Pandiculation is a word I discovered like an hour ago:

A stretching and stiffening of the trunk and extremities, as when fatigued and drowsy or on waking, often accompanied by yawning.

I pandiculate pretty much every time I stand. I like it. It's like a scientific surprise. There are other words like that on the list. Cahoots sneaks up on you, because it sounds like a cartoon rabbit instead of a sneaky alliance.

Sometimes a word is almost too well-tailored. Glutton is brutish. It catches your throat and forces you to stop breathing, just for the tiniest of spans. Magnanimous sounds all ancient and grand, and it stretches out like an extended hand. Or a hero, standing akimbo. Ah! Akimbo! Great word.

I suspect I've always been better at words than nearly everything else. Or more accurately, I've always felt more confident in my words than nearly everything else.
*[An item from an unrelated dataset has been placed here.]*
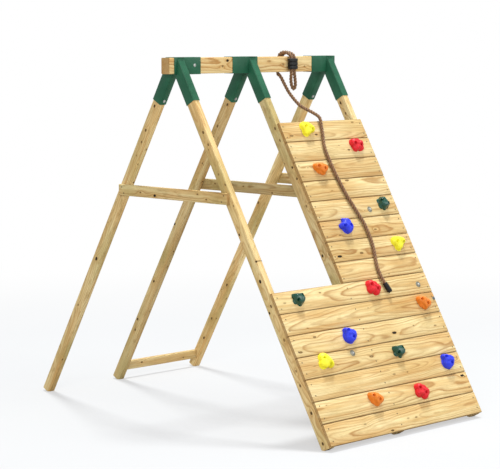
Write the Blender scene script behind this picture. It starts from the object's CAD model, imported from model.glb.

Words are about sharing something personal and valuable, and about believing your rhetoric is impressive enough to be shared at all.

Words are an antidote to loneliness. They're bridges. Words are about pride. They're paranoid and lovely and full of brass and balls. Brass! Balls! Also excellent words.

Each word has a specific function, and words chosen are just as significant as words that aren't. At the moment of use a single word is the most important part of a person's vocabulary. Even if a word isn't carefully and consciously selected, word choice is so damn particular. It's mesmerizing. I love listening to a well-crafted sentence. The rhythm of a phrase is salient. Cadence is captivating.

Words are just plain dreamy. Yes you are. Yes you are.